New Zealand records warmest June in over a century

Sydney, Australia, Jul 6 (EFE).- New Zealand recorded its warmest June since 1909, with daily temperatures averaging two degrees Celsius above average despite a polar snap late last month and the fact that it is the middle of the southern winter, a phenomenon that the country’s scientists attribute to climate change.

The average temperature in June was 10.6 degrees Celsius, two degrees above the average for this month between 1981 and 2010, making it the warmest June in New Zealand since record-keeping began in 1909, according to the National Institute of Water and Atmospheric Research (NIWA).

“We always have weather extremes, be it extreme dryness, extreme wetness, extreme warmth, but with climate change it makes those events more likely and also more extreme,” NIWA meteorologist Chris Brandolino told public broadcaster Radio New Zealand on Tuesday.
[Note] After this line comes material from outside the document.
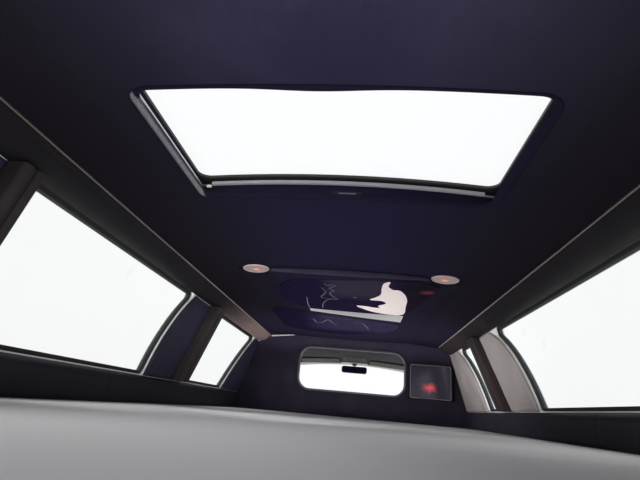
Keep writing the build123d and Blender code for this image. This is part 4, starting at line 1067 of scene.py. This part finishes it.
BEZEL = (
    (0.0411, 0), (0.0499, 0), (0.0499, -0.0008), (0.0495, -0.0016), (0.0484, -0.0025), (0.0466, -0.0032),
    (0.0448, -0.0036), (0.0436, -0.0037), (0.0428, -0.0034), (0.0424, -0.0030), (0.0422, -0.0027),
    (0.0416, -0.0025), (0.0411, -0.0024),
)
pair("lamp_bezel", "lamp_ring", [(turned(BEZEL), True, True)], stands_for="lamp_ring")

lens_steps = np.linspace(LENS_RADIUS, 0, 46)
lens_bulge = 0.0010 * (1 - (lens_steps / LENS_RADIUS) ** 2) + 0.0002 * np.sin(lens_steps * 1900) ** 2
lens_face = np.stack((lens_steps, -0.0022 - lens_bulge), -1)
lens_profile = np.concatenate((((0, -0.0005), (LENS_RADIUS, -0.0005)), lens_face))
pair("lamp_glass", "lamp_lens", [(turned(lens_profile), False, True)], stands_for="lamp_lens")


# Step of the lowered ceiling panel: a soft band from lamp to lamp

def step_band():
    """A lens-shaped pad on the panel's rear face, between the headliner and the panel's lower
    edge. It stands out by the square root of how far a point is inside both edges."""
    x, up = np.meshgrid(np.linspace(-STEP_HALF, STEP_HALF, 90), crowded(16), indexing="ij")
    low, high = panel(x, -0.0006), liner(x, -0.0008)
    z = low + (high - low) * up
    ends = roll(STEP_HALF - np.abs(x), 0.02)
    depth = 0.0042 * np.sqrt(np.clip(4 * up * (1 - up), 0, 1)) * ends
    return slab(stack(x, PANEL_REAR - GAP - depth, z), stack(x, PANEL_REAR - GAP, z))


# painted light: the band's cloth is paler than the headliner, where light from behind falls on the step
STEP_SUEDE_PAINTED_LIGHT = suede("painted_light_step_suede", (0.020, 0.0165, 0.027), (0.030, 0.025, 0.039))
piece("panel_step_band", "suede", step_band(), material=STEP_SUEDE_PAINTED_LIGHT)


# Driver's end: visors, console, interior mirror

def visor_frame():
    """Middle of the right visor's rod, and its directions along the rod, rearwards and square to both."""
    lean = np.arcsin((VISOR_AT[1] - BEND_START) / BEND_RADIUS)
    slope = np.arcsin(VISOR_AT[0] / LINER_RADIUS)
    up = np.array((0, np.sin(lean), np.cos(lean)))
    rearward = np.array((0, -np.cos(lean), np.sin(lean)))
    base = np.array((VISOR_AT[0], BEND_START, BEND_CENTRE)) - BEND_CENTRE * up
    middle = base + up * float(liner(VISOR_AT[0], -0.018))
    rod = np.array((1, 0, 0)) * np.cos(slope) - up * np.sin(slope)
    return middle, rod, rearward, np.cross(rod, rearward)


def visor_pad():
    """A flat cushion: both faces rise as quarter rounds from a round-cornered outline, with a
    sewn channel near the edge. It is thickest along the rod."""
    middle, rod, rearward, out = visor_frame()
    along, down = np.meshgrid(crowded(60) * 2 - 1, crowded(48), indexing="ij")
    u = along * VISOR_HALF
    v = -VISOR_EDGE + down * (VISOR_REACH + VISOR_EDGE)
    over_u = np.clip(np.abs(u) - (VISOR_HALF - VISOR_CORNER), 0, None)
    over_v = np.clip(v - (VISOR_REACH - VISOR_CORNER), 0, None)
    past = np.hypot(over_u, over_v)
    inside = np.minimum(VISOR_HALF - np.abs(u), VISOR_REACH - v)
    inside = np.where((over_u > 0) & (over_v > 0), VISOR_CORNER - past, inside)
    shrink = np.where(inside < 0, 1 + inside / np.maximum(past, 1e-9), 1)
    u = np.sign(u) * (np.abs(u) - over_u + over_u * shrink)
    v = v - over_v + over_v * shrink
    edge = np.clip(np.minimum(inside, v + VISOR_EDGE), 0, None)
    half = 0.0045 * roll(edge, 0.006) + 0.0018 * (1 - np.exp(-edge / 0.03)) - 0.0009 * dent(edge, 0.011, 0.002)
    round_rod = np.where(v < VISOR_EDGE, np.sqrt(np.clip(VISOR_EDGE**2 - v**2, 0, None)), 0)
    half = np.maximum(half, round_rod * roll(VISOR_HALF - np.abs(u), 0.004))
    sheet = middle + u[..., None] * rod + v[..., None] * rearward
    return slab(sheet + half[..., None] * out, sheet - half[..., None] * out)


for end in ("right", "left"):
    one_side("visor_pad", "visor_cloth", visor_pad(), end, padding=0.6, stands_for="visor", body=f"visor_{end}")


def mirror_glass():
    """A thin plate on the interior mirror's rear face: its outline, smaller, at four distances."""
    outline = round_corners(rectangle(0.113, 0.0265), 0.0166, 10, 0.012)
    share = np.array((0, 1, 1, 0))[:, None]
    depth = np.array((-0.0016, -0.0016, -0.0002, -0.0002))[:, None]
    x, z = outline.T[:, None] * share
    return [(stack(x, MIRROR_AT[0] + depth, MIRROR_AT[1] + z), False, True)]


piece("interior_mirror_glass", "smoked_mirror", mirror_glass())


def console_tray():
    """Rings of a rounded outline, from the middle of the console's lower face out to its rim and up
    to the headliner, with a groove round the lid in its middle."""
    angle = full_turn(96)[None, :]
    rows = (
        # share of the outline, drop below the headliner
        (0, 0.0205), (0.30, 0.0205), (0.50, 0.0203), (0.515, 0.0185), (0.53, 0.0185), (0.545, 0.0203),
        (0.70, 0.0200), (0.84, 0.0190), (0.92, 0.0170), (0.96, 0.0140), (0.985, 0.0090), (1.0, 0.0010),
        (0, 0.0010),
    )
    share, drop = np.array(rows).T[..., None]
    x = CONSOLE_HALF * squared(np.cos(angle), 0.28) * share
    y = CONSOLE_Y + CONSOLE_HALF * squared(np.sin(angle), 0.28) * share
    return [(bend(stack(x, y, liner(x, -GAP) - drop)), False, True)]


piece("console_tray", "console_plastic", console_tray(), stands_for=["overhead_console"])


# Black beads round the side windows, on the outside

def side_window(rear, front, bow, inset):
    """Outline of a side window, inset from its hole, clockwise from its front top corner. Its front
    edge is an arc, its other edges are straight, and each corner is an arc that touches both of its
    edges, so its centre lies a corner radius from each."""
    low, high = SILL + 0.003, SIDE_TOP + 0.008
    centre, radius = arc_through(front, bow, low, high)
    corner = 0.022 - inset
    head, foot = high - inset - corner, low + inset + corner
    lean = (rear[0] - rear[1]) / (high - low)
    square = np.arctan2(lean, -1) - 2 * np.pi
    turns = []
    for z in (head, foot):
        y = centre[0] - np.sqrt((radius + inset + corner) ** 2 - (z - centre[1]) ** 2)
        turns.append((np.array((y, z)), np.arctan2(centre[1] - z, centre[0] - y)))
    for z in (foot, head):
        y = rear[1] + lean * (z - low) + (inset + corner) * np.hypot(1, lean)
        turns.append((np.array((y, z)), square))
    (top, top_angle), (bottom, bottom_angle), (back_low, _), (back_high, _) = turns
    arcs = (
        # middle, radius, first and last angle, points
        (top, corner, np.pi / 2, top_angle, 12),
        (centre, radius + inset, top_angle + np.pi, bottom_angle + np.pi, 40),
        (bottom, corner, bottom_angle, -np.pi / 2, 10),
        (back_low, corner, -np.pi / 2, square, 10),
        (back_high, corner, square, -1.5 * np.pi, 10),
    )
    rows = [middle + size * circle(np.linspace(*ends)) for middle, size, *ends in arcs]
    rows[1] = rows[1][1:-1]
    return np.concatenate(rows)


def window_bead(rear, front, bow):
    """A half-round bead carried round a window, just inside its hole near the outer face."""
    section = ring(12, 0.0032, 0.0030)
    y, z = moved_out(side_window(rear, front, bow, 0.0045), section[None, :, 0])
    return [(stack(side(z) + 0.0275 + section[None, :, 1], y, z), True, True)]


for end, mid_post, mid_pad, mid_bow, wing, wing_bow in SIDES:
    behind = [y + REAR_POST_WIDTH + POST_TO_WINDOW for y in REAR_POST]
    before = [y + MID_POST_WIDTH + POST_TO_WINDOW for y in mid_post]
    beads = window_bead(behind, mid_pad, mid_bow) + window_bead(before, wing, wing_bow)
    one_side("window_bead", "seal_rubber", beads, end)


# Camera, at the photograph's viewing angle

CAMERA_AT = (0.064, -1.90, 0.04)
CAMERA_PITCH = radians(20.37)
CAMERA_YAW = radians(6.43)
CAMERA_ROLL = radians(5.26)
FOCAL_PIXELS = 451.9
FRAME_PIXELS = 640
SENSOR = 36.0

camera = bpy.data.objects.new("camera", bpy.data.cameras.new("camera"))
bpy.context.scene.collection.objects.link(camera)
camera.matrix_world = (
    Matrix.Translation(CAMERA_AT)
    @ Matrix.Rotation(CAMERA_YAW, 4, "Z")
    @ Matrix.Rotation(np.pi / 2 + CAMERA_PITCH, 4, "X")
    @ Matrix.Rotation(CAMERA_ROLL, 4, "Z")
)
camera.data.sensor_width = SENSOR
camera.data.lens = SENSOR * FOCAL_PIXELS / FRAME_PIXELS
camera.data.clip_start = 0.01
bpy.context.scene.camera = camera


# Floor

FLOOR_HALF = 60.0
floor_mesh = bpy.data.meshes.new("floor")
floor_corners = [(*corner, 0) for corner in rectangle(FLOOR_HALF, FLOOR_HALF).tolist()]
floor_mesh.from_pydata(floor_corners, [], [(0, 1, 2, 3)])
floor = bpy.data.objects.new("floor", floor_mesh)
bpy.context.scene.collection.objects.link(floor)
floor_finish = Finish("floor", Roughness=0.9)
floor_finish.set("Base_Color", (0.8, 0.8, 0.8))
floor_mesh.materials.append(floor_finish.material)


# World: a plain white background to camera, mirror and glass, and soft light on the object

world = bpy.data.worlds.new("world")
bpy.context.scene.world = world
world.use_nodes = True
tree = world.node_tree
tree.nodes.clear()


def world_node(kind, inputs, operation=None):
    """Adds a node to the world, links or sets its sockets in order, and returns its first output."""
    node = tree.nodes.new(kind)
    if operation:
        node.operation = operation
    for socket, value in zip(node.inputs, inputs):
        if isinstance(value, bpy.types.NodeSocket):
            tree.links.new(value, socket)
        else:
            socket.default_value = value
    return node.outputs[0] if node.outputs else None


WHITE = (1, 1, 1, 1)
rays = tree.nodes.new("ShaderNodeLightPath").outputs
seen = world_node("ShaderNodeMath", (rays["Is Camera Ray"], rays["Is Glossy Ray"]), "MAXIMUM")
seen = world_node("ShaderNodeMath", (seen, rays["Is Transmission Ray"]), "MAXIMUM")
light = world_node("ShaderNodeBackground", (WHITE, 0.6))
view = world_node("ShaderNodeBackground", (WHITE, 1.0))
world_node("ShaderNodeOutputWorld", (world_node("ShaderNodeMixShader", (seen, light, view)),))


# Lamps

def soft_lamp(name, place, aim, size, power, height=None, spread=180):
    """A softbox at a place, turned to its aim, whose light spreads by that many degrees. The camera
    doesn't see it."""
    lamp = bpy.data.objects.new(name, bpy.data.lights.new(name, "AREA"))
    lamp.data.shape = "RECTANGLE"
    lamp.data.size = size
    lamp.data.size_y = height or size
    lamp.data.energy = power
    lamp.data.spread = radians(spread)
    lamp.visible_camera = False
    lamp.visible_glossy = False
    bpy.context.scene.collection.objects.link(lamp)
    lamp.location = place
    lamp.rotation_mode = "QUATERNION"
    lamp.rotation_quaternion = (Vector(aim) - Vector(place)).to_track_quat("-Z", "Y")


soft_lamp("key", (-3.5, -3.0, 3.5), (0, -0.5, 0.3), 3.0, 110)
soft_lamp("fill", (4.0, 0.5, 2.5), (0, 0.3, 0.3), 3.0, 45)
soft_lamp("cabin_fill", (-0.10, -2.30, 0.12), (-0.36, 1.29, 0.32), 0.5, 2.2, 0.12, 34)
soft_lamp("side_fill", (-0.55, -0.75, 0.09), (0.68, 0.78, 0.24), 0.6, 2.6, 0.08, 42)
soft_lamp("ceiling_fill", (0.0, -0.30, 0.02), (0.0, -0.29, 1.0), 0.9, 10.5, 3.0)
soft_lamp("rear_fill", (0.0, -1.80, 0.02), (0.0, -1.79, 1.0), 0.9, 2.4, 0.6)
soft_lamp("front_fill", (0.0, 0.90, 0.02), (0.0, 0.91, 1.0), 0.9, 2.0, 0.6)

bpy.context.scene.view_settings.view_transform = "Standard"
“What’s alarming is that over the past 10 years, that’s happened six times,” he added, commenting on the government agency’s report that was published the previous day.

New Zealand, the 21st biggest per capita contributor to climate change in the world, has committed to reaching carbon neutrality by 2050 to counter the effects of greenhouse gases on the planet and accelerate the transition to clean energy.

This year, the government of Labour Prime Minister Jacinda Ardern, which has an absolute majority in parliament, introduced a law that would require the country’s financial sector to report the impact of climate change on their businesses, the world’s first such legislation.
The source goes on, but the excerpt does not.